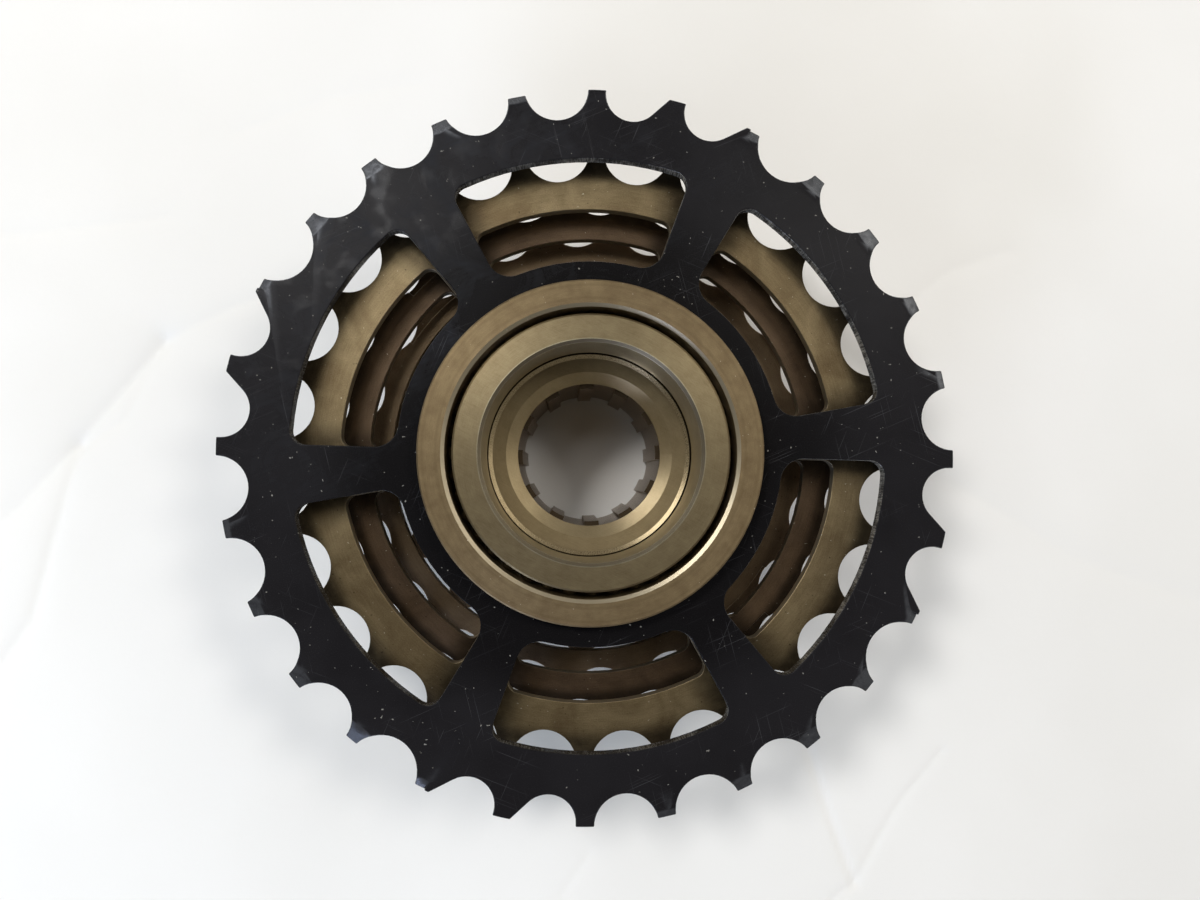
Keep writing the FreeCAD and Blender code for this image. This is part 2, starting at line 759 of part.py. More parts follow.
cog18 = new_body("sprocket_18t")
disc_blank(cog18, 18, "cog_thick")
plain_gaps(cog18, 18, 18.0)
at_level(cog18, 4, "cog_thick")


def screwed_cog(name, teeth, steps, phase, collar_out, collar_len):
    """A small sprocket that screws on the carrier's nose, with a collar on its inboard
    side that clamps what lies above it."""
    body = new_body(name)
    disc_blank(body, teeth, "cog_thick", slots=False)
    plain_gaps(body, teeth, phase)
    s = new_sketch(body, "collar", "XY_Plane", "cog_thick")
    ring(s, collar_out)
    ring(s, "nose_bore")
    body.Tip = padded(body, s, collar_len)
    at_level(body, steps, "cog_thick")
    return body


cog16 = screwed_cog("sprocket_16t", 16, 5, 11.25, 25.6, "cog_step - cog_thick")
cog14 = screwed_cog("sprocket_14t", 14, 6, 4.0, 23.4, "cog_step - cog_thick")


# ---------------------------------------------------------------- spacers
def make_spacer(name, low, high):
    body = new_body(name)
    s = new_sketch(body, name + "_ring", "XY_Plane", low)
    ring(s, "spacer_in")
    ring(s, "spacer_out")
    padded(body, s, "%s - %s" % (high, low.replace("+", "#").replace("-", "+").replace("#", "-")))
    return body


spacers = [
    make_spacer("spacer_28_24", "big_level - cog_step", "big_level - bigcog_thick"),
    make_spacer(
        "spacer_24_22",
        "big_level - cog_step - cog_step",
        "big_level - cog_step - cog_thick",
    ),
    make_spacer(
        "spacer_22_20",
        "big_level - cog_step - cog_step - cog_step",
        "big_level - cog_step - cog_step - cog_thick",
    ),
    make_spacer(
        "spacer_20_18",
        "big_level - cog_step - cog_step - cog_step - cog_step",
        "big_level - cog_step - cog_step - cog_step - cog_thick",
    ),
]

doc.recompute()

NODES = [
    inner_body,
    cone,
    shims,
    balls_in,
    balls_out,
    carrier,
    pawl_a,
    pawl_b,
    leaf_a,
    leaf_b,
    big,
    cog24,
    cog22,
    cog20,
    cog18,
    cog16,
    cog14,
] + spacers

# ---------------------------------------------------------------- checks and export
bad = []
for obj in doc.Objects:
    state = [str(x) for x in obj.State]
    if "Invalid" in state or "Error" in state:
        bad.append((obj.Name, state))
for obj in NODES:
    shape = obj.Shape
    if shape.isNull() or not shape.isValid() or not shape.Solids:
        bad.append((obj.Label, "shape"))
    else:
        box = shape.BoundBox
        print(
            "%-16s solids %2d volume %9.1f z %.2f to %.2f"
            % (obj.Label, len(shape.Solids), shape.Volume, box.ZMin, box.ZMax)
        )
if bad:
    raise SystemExit("failed objects: %s" % bad)
for obj in NODES:
    obj.Shape.exportStep(os.path.join("parts", obj.Label + ".step"))
print("wrote", len(NODES), "parts")
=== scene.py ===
import math

import bmesh
import bpy
import numpy as np
from mathutils import Matrix, Vector


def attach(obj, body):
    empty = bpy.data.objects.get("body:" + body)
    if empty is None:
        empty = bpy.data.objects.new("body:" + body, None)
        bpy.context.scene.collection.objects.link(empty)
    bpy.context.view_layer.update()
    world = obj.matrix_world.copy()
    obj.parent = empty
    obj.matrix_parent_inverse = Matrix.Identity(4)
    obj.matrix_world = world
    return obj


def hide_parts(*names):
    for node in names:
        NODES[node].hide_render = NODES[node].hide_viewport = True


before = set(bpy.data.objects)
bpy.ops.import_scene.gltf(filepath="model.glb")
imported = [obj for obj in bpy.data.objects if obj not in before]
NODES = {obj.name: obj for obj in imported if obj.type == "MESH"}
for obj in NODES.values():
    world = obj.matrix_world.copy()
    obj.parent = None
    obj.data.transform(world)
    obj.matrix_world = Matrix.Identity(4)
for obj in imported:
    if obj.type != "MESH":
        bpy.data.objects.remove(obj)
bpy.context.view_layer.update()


def srgb(r, g, b, a=1.0):
    """A colour given in 0-255 display values, as the linear values the shaders take."""
    out = []
    for v in (r, g, b):
        c = v / 255.0
        out.append(c / 12.92 if c <= 0.04045 else ((c + 0.055) / 1.055) ** 2.4)
    return (*out, a)


# ------------------------------------------------------------------ node helpers
class Mat:
    """A material under construction: a principled shader and short names for its nodes."""

    def __init__(self, name):
        self.m = bpy.data.materials.new(name)
        self.m.use_nodes = True
        self.t = self.m.node_tree
        self.t.nodes.clear()
        self.out = self.t.nodes.new("ShaderNodeOutputMaterial")
        self.bsdf = self.t.nodes.new("ShaderNodeBsdfPrincipled")
        self.t.links.new(self.bsdf.outputs[0], self.out.inputs[0])
        tc = self.t.nodes.new("ShaderNodeTexCoord")
        scale = self.t.nodes.new("ShaderNodeVectorMath")
        scale.operation = "SCALE"
        self.t.links.new(tc.outputs["Object"], scale.inputs[0])
        scale.inputs["Scale"].default_value = 1000.0
        self.p = scale.outputs[0]  # the place in millimetres
        sep = self.t.nodes.new("ShaderNodeSeparateXYZ")
        self.t.links.new(self.p, sep.inputs[0])
        self.x, self.y, self.z = sep.outputs

    def node(self, kind, **kw):
        n = self.t.nodes.new(kind)
        for k, v in kw.items():
            setattr(n, k, v)
        return n

    def put(self, sock, v):
        if isinstance(v, bpy.types.NodeSocket):
            self.t.links.new(v, sock)
        elif v is not None:
            sock.default_value = v

    def f(self, op, a, b=None, c=None, clamp=False):
        n = self.node("ShaderNodeMath", operation=op, use_clamp=clamp)
        self.put(n.inputs[0], a)
        if b is not None:
            self.put(n.inputs[1], b)
        if c is not None:
            self.put(n.inputs[2], c)
        return n.outputs[0]

    def vec(self, x, y, z):
        n = self.node("ShaderNodeCombineXYZ")
        for i, v in enumerate((x, y, z)):
            self.put(n.inputs[i], v)
        return n.outputs[0]

    def step(self, v, lo, hi, a=0.0, b=1.0):
        """Goes smoothly from a to b as v goes from lo to hi."""
        n = self.node("ShaderNodeMapRange", interpolation_type="SMOOTHSTEP")
        n.clamp = True
        self.put(n.inputs["Value"], v)
        n.inputs["From Min"].default_value = lo
        n.inputs["From Max"].default_value = hi
        n.inputs["To Min"].default_value = a
        n.inputs["To Max"].default_value = b
        return n.outputs[0]

    def band(self, v, lo, hi, soft):
        """1 between lo and hi, 0 outside, with soft sides."""
        return self.f(
            "MULTIPLY",
            self.step(v, lo - soft, lo + soft),
            self.step(v, hi - soft, hi + soft, 1.0, 0.0),
        )

    def noise(self, vec, scale, detail=3.0, rough=0.5, dist=0.0, kind="FBM"):
        n = self.node("ShaderNodeTexNoise", noise_dimensions="3D", noise_type=kind)
        self.put(n.inputs["Vector"], vec)
        n.inputs["Scale"].default_value = scale
        n.inputs["Detail"].default_value = detail
        n.inputs["Roughness"].default_value = rough
        n.inputs["Distortion"].default_value = dist
        return n.outputs[0]

    def stretched(self, turn, along, across, seed=0.0, scale=1.0, detail=2.0):
        """Noise drawn out along one direction of the XY plane: brush marks, scratches."""
        c, s = math.cos(math.radians(turn)), math.sin(math.radians(turn))
        u = self.f("ADD", self.f("MULTIPLY", self.x, c), self.f("MULTIPLY", self.y, s))
        v = self.f("SUBTRACT", self.f("MULTIPLY", self.y, c), self.f("MULTIPLY", self.x, s))
        w = self.vec(
            self.f("MULTIPLY", u, along),
            self.f("MULTIPLY", v, across),
            self.f("ADD", self.z, seed),
        )
        return self.noise(w, scale, detail)

    def polar(self):
        r2 = self.f("ADD", self.f("MULTIPLY", self.x, self.x), self.f("MULTIPLY", self.y, self.y))
        self.r = self.f("SQRT", self.f("MAXIMUM", r2, 1e-6))
        self.ca = self.f("DIVIDE", self.x, self.r)
        self.sa = self.f("DIVIDE", self.y, self.r)
        return self.r

    def turned(self, fine, along, seed=0.0, detail=3.0, axial=0.0):
        """Noise drawn out around the axis, as a lathe leaves it."""
        w = self.vec(
            self.f("ADD", self.f("MULTIPLY", self.r, fine), self.f("MULTIPLY", self.z, axial)),
            self.f("MULTIPLY", self.ca, along),
            self.f("ADD", self.f("MULTIPLY", self.sa, along), seed),
        )
        return self.noise(w, 1.0, detail)

    def towards(self, deg, power=1.0):
        """1 on the side of the axis at that angle, 0 on the other side."""
        c, s = math.cos(math.radians(deg)), math.sin(math.radians(deg))
        d = self.f("ADD", self.f("MULTIPLY", self.ca, c), self.f("MULTIPLY", self.sa, s))
        d = self.f("ADD", self.f("MULTIPLY", d, 0.5), 0.5)
        return self.f("POWER", d, power)

    def up(self):
        """How far a face points along the axis, from 0 for a wall to 1 for a flat face."""
        tc = self.node("ShaderNodeTexCoord")
        sep = self.node("ShaderNodeSeparateXYZ")
        self.t.links.new(tc.outputs["Normal"], sep.inputs[0])
        return self.f("ABSOLUTE", sep.outputs[2])

    def mix(self, fac, a, b, blend="MIX"):
        n = self.node("ShaderNodeMix", data_type="RGBA", blend_type=blend)
        self.put(n.inputs[0], fac)
        self.put(n.inputs[6], a)
        self.put(n.inputs[7], b)
        return n.outputs[2]

    def bump(self, height, strength, distance, normal=None):
        n = self.node("ShaderNodeBump")
        n.inputs["Strength"].default_value = strength
        n.inputs["Distance"].default_value = distance
        self.put(n.inputs["Height"], height)
        if normal is not None:
            self.put(n.inputs["Normal"], normal)
        return n.outputs[0]

    def around_axis(self):
        return self.node("ShaderNodeTangent", direction_type="RADIAL", axis="Z").outputs[0]

    def set(self, **kw):
        names = {
            "color": "Base Color",
            "metal": "Metallic",
            "rough": "Roughness",
            "ior": "IOR",
            "normal": "Normal",
            "spec": "Specular IOR Level",
            "aniso": "Anisotropic",
            "aniso_turn": "Anisotropic Rotation",
            "tangent": "Tangent",
            "coat": "Coat Weight",
            "coat_rough": "Coat Roughness",
        }
        for k, v in kw.items():
            self.put(self.bsdf.inputs[names[k]], v)
        return self.m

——

■ What to work on:
Select and copy every line of the material that holds the string "names".

■ In response:
def hide_parts(*names):
    for node in names:
    """A material under construction: a principled shader and short names for its nodes."""
        names = {
            self.put(self.bsdf.inputs[names[k]], v)